«Mamma, sto per andare in cielo»
Le ultime parole di Gloria e Marco

I due ragazzi italiani sono morti nell’incendio della torre a Londra: le drammatiche telefonate.

Gloria Trevisan e Marco Gottardi, i due fidanzati residenti da pochi mesi al 23° e penultimo piano del grattacielo di nord Kensington sono morti nel rogo della Grenfell Tower di Londra. La conferma è arrivata dai legali delle famiglie. Architetti, 27 e 28 anni, laureati allo Iuav di Venezia con 110, lei di San Giorgio delle Pertiche, nel padovano, lui di San Stino di Livenza (Venezia), si erano trasferiti nella capitale britannica pochi mesi fa, con l’idea di migliorare il loro inglese e trovare un lavoro. Nel giro di poco, l’avevano trovato in due studi di progettazione prestigiosi, con uno stipendio di 1800 sterline al mese (circa 2100 euro), e avevano ovviamente deciso di fermarsi. Erano contenti della loro sistemazione, basta vedere le panoramiche della città che Gloria postava sui social dalla finestra dell’appartamento.

«Mamma, è successo qualcosa...»: così sono iniziate le ore di angoscia per la famiglia di Gloria Trevisan. Nelle ore successive si sono susseguite una serie di chiamate, con la ragazza che avvertiva che «qualcosa di brutto» stava succedendo ai piani inferiori. Emanuela Disarò e suo marito Loris hanno parlato a più riprese con la figlia, cercando di tranquillizzarla sul pronto intervento dei vigili del fuoco.

Anche i genitori di Marco sono stati svegliati alle 3.45 da un sms della mamma di Gloria, che li avvisava dell’incendio. Si sono messi subito in contatto con il figlio e lui, forse per non preoccuparli, ha ostentato tranquillità. «Mio figlio minimizzava l’accaduto - ha detto Giannino Gottardi - Penso facesse così per tranquillizzare Gloria e anche mia moglie.
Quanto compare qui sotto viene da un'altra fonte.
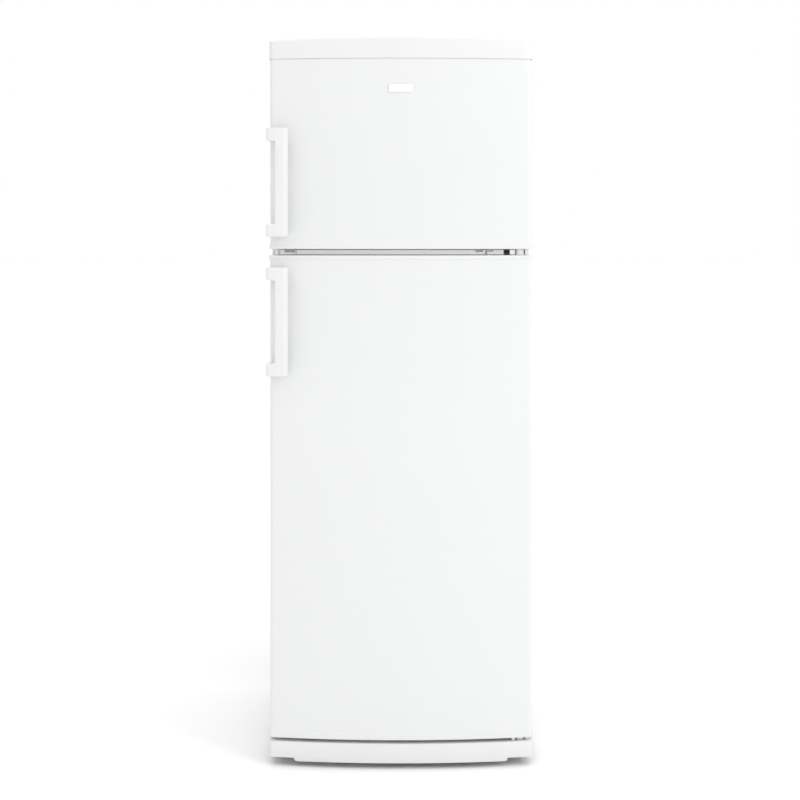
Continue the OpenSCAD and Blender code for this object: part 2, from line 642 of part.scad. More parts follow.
side_panel(-1);  // side_panel_left
side_panel(1);  // side_panel_right
top_deck();
back_panel();
cabinet_foam();
fridge_liner();
freezer_liner();
mid_rail();
base_tray();
kick_plinth();
top_cover();
top_hinge_bracket();
mid_hinge_bracket();
bottom_hinge_bracket();
hinge_screws();
hinge_hole_plugs();
control_box();
lamp_lens();
shelf_panes();
shelf_trims();
crisper_cover_glass();
crisper_cover_trim();
freezer_wire_shelf();
evaporator_plates();
drain_tube();
evaporation_pan();
compressor();
compressor_grommets();
start_relay();
refrigerant_pipes();
filter_drier();
condenser_tube();
condenser_wires();
condenser_clips();
wall_spacers();
terminal_box();
thermostat_knob();
switch_plunger();
crisper_drawer();
humidity_slider();
foot(-1);  // foot_left
foot(1);  // foot_right
roller(-1);  // roller_left
roller(1);  // roller_right
freezer_door_skin();
freezer_door_foam();
freezer_door_liner();
freezer_door_gasket();
freezer_door_caps();
freezer_door_bins();
freezer_handle();
badge();
fridge_door_skin();
fridge_door_foam();
fridge_door_liner();
fridge_door_gasket();
fridge_door_caps();
fridge_door_bins();
dairy_flap();
fridge_handle();
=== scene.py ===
import bmesh
import bpy
import json
import math
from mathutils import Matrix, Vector


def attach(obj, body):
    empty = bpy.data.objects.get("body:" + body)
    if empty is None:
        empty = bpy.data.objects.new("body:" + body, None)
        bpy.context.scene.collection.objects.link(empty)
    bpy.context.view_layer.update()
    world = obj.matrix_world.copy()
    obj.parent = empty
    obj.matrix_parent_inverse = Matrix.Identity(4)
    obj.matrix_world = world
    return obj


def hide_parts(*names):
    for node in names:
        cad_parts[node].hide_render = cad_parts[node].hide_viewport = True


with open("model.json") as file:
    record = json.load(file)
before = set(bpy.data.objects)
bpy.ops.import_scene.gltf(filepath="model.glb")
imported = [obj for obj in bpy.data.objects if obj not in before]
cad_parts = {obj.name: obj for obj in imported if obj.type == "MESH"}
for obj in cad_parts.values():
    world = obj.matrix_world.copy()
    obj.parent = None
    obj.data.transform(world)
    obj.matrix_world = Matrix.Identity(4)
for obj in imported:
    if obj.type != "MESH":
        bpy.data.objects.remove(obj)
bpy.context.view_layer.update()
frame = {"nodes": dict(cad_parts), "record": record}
nodes = frame["nodes"]

# ---------------------------------------------------------------- camera, light, floor
scene = bpy.context.scene
cam_data = bpy.data.cameras.new("camera")
cam_data.sensor_width = 36.0
cam_data.lens = 1457.0 / 800.0 * 36.0
cam_data.shift_x = 0.0
cam_data.shift_y = -165.0 / 800.0
cam_data.clip_end = 200.0
camera = bpy.data.objects.new("camera", cam_data)
camera.location = (-0.0018, -3.593, 1.206)
camera.rotation_euler = (math.radians(90), 0, 0)
scene.collection.objects.link(camera)
scene.camera = camera
scene.view_settings.view_transform = "Standard"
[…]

Ci sono state una serie di telefonate convulse, nelle quali continuava a garantirci che i soccorsi stavano arrivando e che la situazione si poteva risolvere». Ma nel giro di poco è stato chiaro che la situazione era disperata.

Nelle chiamate dalle 3 in poi Gloria inizia a spiegare: «Da qui non possiamo uscire, siamo bloccati». Intanto le televisioni iniziavano a far passare le prime immagini della tragedia, seguite in diretta dai genitori dei ragazzi. Intorno alle 4 l’ultima telefonata. Il fumo stava per invadere l’appartamento. «Mamma, mi sono resa conto che sto morendo. Grazie per quello che hai fatto per me». Poi, l’addio: «Sto per andare in cielo, vi aiuterò da lì».

Drammatico anche il racconto del padre di Marco: «Siamo stati al telefono con i ragazzi fino all’ultimo istante. Poi ci hanno detto che l’appartamento era invaso dal fumo e subito dopo le comunicazioni si sono interrotte...».

Nel frattempo si punta il dito contro le cattive amministrazioni delle residenze popolari di Londra. Un articolo del Guardian pubblicato stamattina accusa: «Guardate Grenfell Tower e vedete il terribile prezzo dell’inuguaglianza in Gran Bretagna». Ricchi e poveri ricevono trattamenti diversi anche nel Paese della Brexit. I privilegiati possono comprarsi la sicurezza, la salvezza e una rappresentanza legale. La gran parte dei residenti dello skyline apparteneva al ceto popolare e non poteva permettersi di abitare altrove. Nel palazzone realizzato nello stile dell’edilizia popolare degli anni ’70, ma gestito come un business privato, con appartamenti neppure a buon mercato per gli standard di chi ci viveva campando di stipendi base, vivevano soprattuto working class, immigrati, giovani in cerca di fortuna.

Erano scesi a compromesso con i loro «landlord». Gli abitanti della Grenfell Tower avevano già avvistato Kctmo, l’ente amministratore dell’edificio, che esisteva un grosso rischio d’incendio. Nessun sistema adeguato di allarme, una sola via per l’evacuazione, procedure d’emergenza non chiare, ristrutturazione fatta con materiali infiammabili. Secondo il Guardian online, il Grenfell Action Group, il comitato di cittadini che l’anno scorso ha lanciato un allarme sulle carenze di sicurezza, sostiene che a causa di una sovratensione nel 2013 è stato evitato per un soffio «un incendio dalle conseguenze drammatiche».